● **PROBLEM**: Copy all of the material below exactly.

● **COLLECTED DATA**:
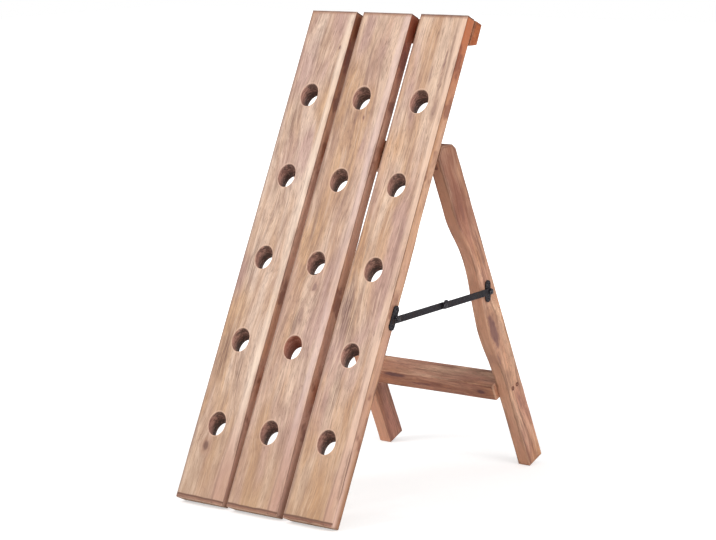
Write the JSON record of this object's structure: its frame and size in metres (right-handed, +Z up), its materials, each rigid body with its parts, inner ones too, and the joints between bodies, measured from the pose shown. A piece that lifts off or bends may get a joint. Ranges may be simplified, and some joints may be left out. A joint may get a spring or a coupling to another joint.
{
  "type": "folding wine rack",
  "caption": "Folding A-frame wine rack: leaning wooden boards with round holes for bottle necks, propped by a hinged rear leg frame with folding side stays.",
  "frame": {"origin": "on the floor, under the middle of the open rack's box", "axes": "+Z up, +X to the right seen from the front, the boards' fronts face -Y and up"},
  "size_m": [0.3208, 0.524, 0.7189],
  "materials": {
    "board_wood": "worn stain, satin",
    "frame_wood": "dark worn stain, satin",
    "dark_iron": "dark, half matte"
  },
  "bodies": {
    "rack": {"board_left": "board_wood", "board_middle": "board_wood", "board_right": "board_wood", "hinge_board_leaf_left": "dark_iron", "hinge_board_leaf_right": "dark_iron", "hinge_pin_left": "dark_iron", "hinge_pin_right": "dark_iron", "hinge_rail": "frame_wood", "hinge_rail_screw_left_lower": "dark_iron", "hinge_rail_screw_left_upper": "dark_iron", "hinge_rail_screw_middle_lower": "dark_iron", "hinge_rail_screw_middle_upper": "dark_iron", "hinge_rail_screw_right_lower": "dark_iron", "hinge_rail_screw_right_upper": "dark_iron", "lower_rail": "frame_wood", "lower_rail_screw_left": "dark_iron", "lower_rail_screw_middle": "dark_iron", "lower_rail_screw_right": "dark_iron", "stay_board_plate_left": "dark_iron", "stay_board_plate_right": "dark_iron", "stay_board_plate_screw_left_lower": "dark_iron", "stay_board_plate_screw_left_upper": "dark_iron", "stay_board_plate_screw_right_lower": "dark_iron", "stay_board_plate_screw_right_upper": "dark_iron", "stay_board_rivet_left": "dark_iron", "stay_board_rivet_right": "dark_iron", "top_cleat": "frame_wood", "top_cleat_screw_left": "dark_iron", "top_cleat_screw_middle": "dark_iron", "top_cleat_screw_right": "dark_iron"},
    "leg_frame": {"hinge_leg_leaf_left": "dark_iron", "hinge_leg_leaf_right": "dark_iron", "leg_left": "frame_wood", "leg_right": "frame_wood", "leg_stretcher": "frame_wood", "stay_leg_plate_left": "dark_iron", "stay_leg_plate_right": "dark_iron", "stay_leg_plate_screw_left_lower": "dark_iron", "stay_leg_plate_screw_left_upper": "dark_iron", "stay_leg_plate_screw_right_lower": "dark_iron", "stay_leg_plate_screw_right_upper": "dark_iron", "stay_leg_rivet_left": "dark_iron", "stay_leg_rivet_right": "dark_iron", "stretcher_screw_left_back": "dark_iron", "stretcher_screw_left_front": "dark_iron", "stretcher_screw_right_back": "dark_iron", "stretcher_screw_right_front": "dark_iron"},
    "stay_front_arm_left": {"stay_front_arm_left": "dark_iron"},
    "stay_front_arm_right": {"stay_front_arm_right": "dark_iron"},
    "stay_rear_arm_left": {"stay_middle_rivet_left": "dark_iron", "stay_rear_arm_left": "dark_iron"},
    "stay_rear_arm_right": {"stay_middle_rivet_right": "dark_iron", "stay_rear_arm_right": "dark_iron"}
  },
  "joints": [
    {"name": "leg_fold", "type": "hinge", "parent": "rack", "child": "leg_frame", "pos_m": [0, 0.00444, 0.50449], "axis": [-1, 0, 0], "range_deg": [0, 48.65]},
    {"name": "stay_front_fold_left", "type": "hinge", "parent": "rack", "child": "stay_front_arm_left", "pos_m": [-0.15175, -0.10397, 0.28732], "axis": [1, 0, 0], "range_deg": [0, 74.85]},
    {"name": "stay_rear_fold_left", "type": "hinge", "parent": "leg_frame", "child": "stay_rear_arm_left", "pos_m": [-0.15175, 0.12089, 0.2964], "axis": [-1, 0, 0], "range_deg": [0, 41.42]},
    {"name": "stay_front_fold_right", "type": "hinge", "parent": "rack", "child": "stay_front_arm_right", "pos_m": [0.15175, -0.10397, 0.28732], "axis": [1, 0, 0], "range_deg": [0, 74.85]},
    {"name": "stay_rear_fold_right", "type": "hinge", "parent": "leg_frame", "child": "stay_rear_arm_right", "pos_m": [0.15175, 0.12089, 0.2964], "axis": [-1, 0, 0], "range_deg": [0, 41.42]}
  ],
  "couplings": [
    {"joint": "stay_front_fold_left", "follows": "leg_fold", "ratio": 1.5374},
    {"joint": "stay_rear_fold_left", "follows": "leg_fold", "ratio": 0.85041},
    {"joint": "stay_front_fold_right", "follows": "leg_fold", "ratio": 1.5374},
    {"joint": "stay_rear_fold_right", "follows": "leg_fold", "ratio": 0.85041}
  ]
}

● **THE RESPONSE**:
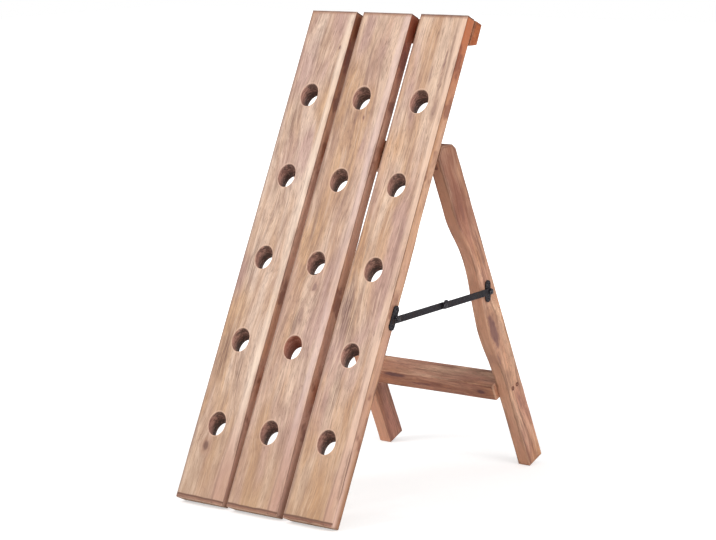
Write the JSON record of this object's structure: its frame and size in metres (right-handed, +Z up), its materials, each rigid body with its parts, inner ones too, and the joints between bodies, measured from the pose shown. A piece that lifts off or bends may get a joint. Ranges may be simplified, and some joints may be left out. A joint may get a spring or a coupling to another joint.
{
  "type": "folding wine rack",
  "caption": "Folding A-frame wine rack: leaning wooden boards with round holes for bottle necks, propped by a hinged rear leg frame with folding side stays.",
  "frame": {"origin": "on the floor, under the middle of the open rack's box", "axes": "+Z up, +X to the right seen from the front, the boards' fronts face -Y and up"},
  "size_m": [0.3208, 0.524, 0.7189],
  "materials": {
    "board_wood": "worn stain, satin",
    "frame_wood": "dark worn stain, satin",
    "dark_iron": "dark, half matte"
  },
  "bodies": {
    "rack": {"board_left": "board_wood", "board_middle": "board_wood", "board_right": "board_wood", "hinge_board_leaf_left": "dark_iron", "hinge_board_leaf_right": "dark_iron", "hinge_pin_left": "dark_iron", "hinge_pin_right": "dark_iron", "hinge_rail": "frame_wood", "hinge_rail_screw_left_lower": "dark_iron", "hinge_rail_screw_left_upper": "dark_iron", "hinge_rail_screw_middle_lower": "dark_iron", "hinge_rail_screw_middle_upper": "dark_iron", "hinge_rail_screw_right_lower": "dark_iron", "hinge_rail_screw_right_upper": "dark_iron", "lower_rail": "frame_wood", "lower_rail_screw_left": "dark_iron", "lower_rail_screw_middle": "dark_iron", "lower_rail_screw_right": "dark_iron", "stay_board_plate_left": "dark_iron", "stay_board_plate_right": "dark_iron", "stay_board_plate_screw_left_lower": "dark_iron", "stay_board_plate_screw_left_upper": "dark_iron", "stay_board_plate_screw_right_lower": "dark_iron", "stay_board_plate_screw_right_upper": "dark_iron", "stay_board_rivet_left": "dark_iron", "stay_board_rivet_right": "dark_iron", "top_cleat": "frame_wood", "top_cleat_screw_left": "dark_iron", "top_cleat_screw_middle": "dark_iron", "top_cleat_screw_right": "dark_iron"},
    "leg_frame": {"hinge_leg_leaf_left": "dark_iron", "hinge_leg_leaf_right": "dark_iron", "leg_left": "frame_wood", "leg_right": "frame_wood", "leg_stretcher": "frame_wood", "stay_leg_plate_left": "dark_iron", "stay_leg_plate_right": "dark_iron", "stay_leg_plate_screw_left_lower": "dark_iron", "stay_leg_plate_screw_left_upper": "dark_iron", "stay_leg_plate_screw_right_lower": "dark_iron", "stay_leg_plate_screw_right_upper": "dark_iron", "stay_leg_rivet_left": "dark_iron", "stay_leg_rivet_right": "dark_iron", "stretcher_screw_left_back": "dark_iron", "stretcher_screw_left_front": "dark_iron", "stretcher_screw_right_back": "dark_iron", "stretcher_screw_right_front": "dark_iron"},
    "stay_front_arm_left": {"stay_front_arm_left": "dark_iron"},
    "stay_front_arm_right": {"stay_front_arm_right": "dark_iron"},
    "stay_rear_arm_left": {"stay_middle_rivet_left": "dark_iron", "stay_rear_arm_left": "dark_iron"},
    "stay_rear_arm_right": {"stay_middle_rivet_right": "dark_iron", "stay_rear_arm_right": "dark_iron"}
  },
  "joints": [
    {"name": "leg_fold", "type": "hinge", "parent": "rack", "child": "leg_frame", "pos_m": [0, 0.00444, 0.50449], "axis": [-1, 0, 0], "range_deg": [0, 48.65]},
    {"name": "stay_front_fold_left", "type": "hinge", "parent": "rack", "child": "stay_front_arm_left", "pos_m": [-0.15175, -0.10397, 0.28732], "axis": [1, 0, 0], "range_deg": [0, 74.85]},
    {"name": "stay_rear_fold_left", "type": "hinge", "parent": "leg_frame", "child": "stay_rear_arm_left", "pos_m": [-0.15175, 0.12089, 0.2964], "axis": [-1, 0, 0], "range_deg": [0, 41.42]},
    {"name": "stay_front_fold_right", "type": "hinge", "parent": "rack", "child": "stay_front_arm_right", "pos_m": [0.15175, -0.10397, 0.28732], "axis": [1, 0, 0], "range_deg": [0, 74.85]},
    {"name": "stay_rear_fold_right", "type": "hinge", "parent": "leg_frame", "child": "stay_rear_arm_right", "pos_m": [0.15175, 0.12089, 0.2964], "axis": [-1, 0, 0], "range_deg": [0, 41.42]}
  ],
  "couplings": [
    {"joint": "stay_front_fold_left", "follows": "leg_fold", "ratio": 1.5374},
    {"joint": "stay_rear_fold_left", "follows": "leg_fold", "ratio": 0.85041},
    {"joint": "stay_front_fold_right", "follows": "leg_fold", "ratio": 1.5374},
    {"joint": "stay_rear_fold_right", "follows": "leg_fold", "ratio": 0.85041}
  ]
}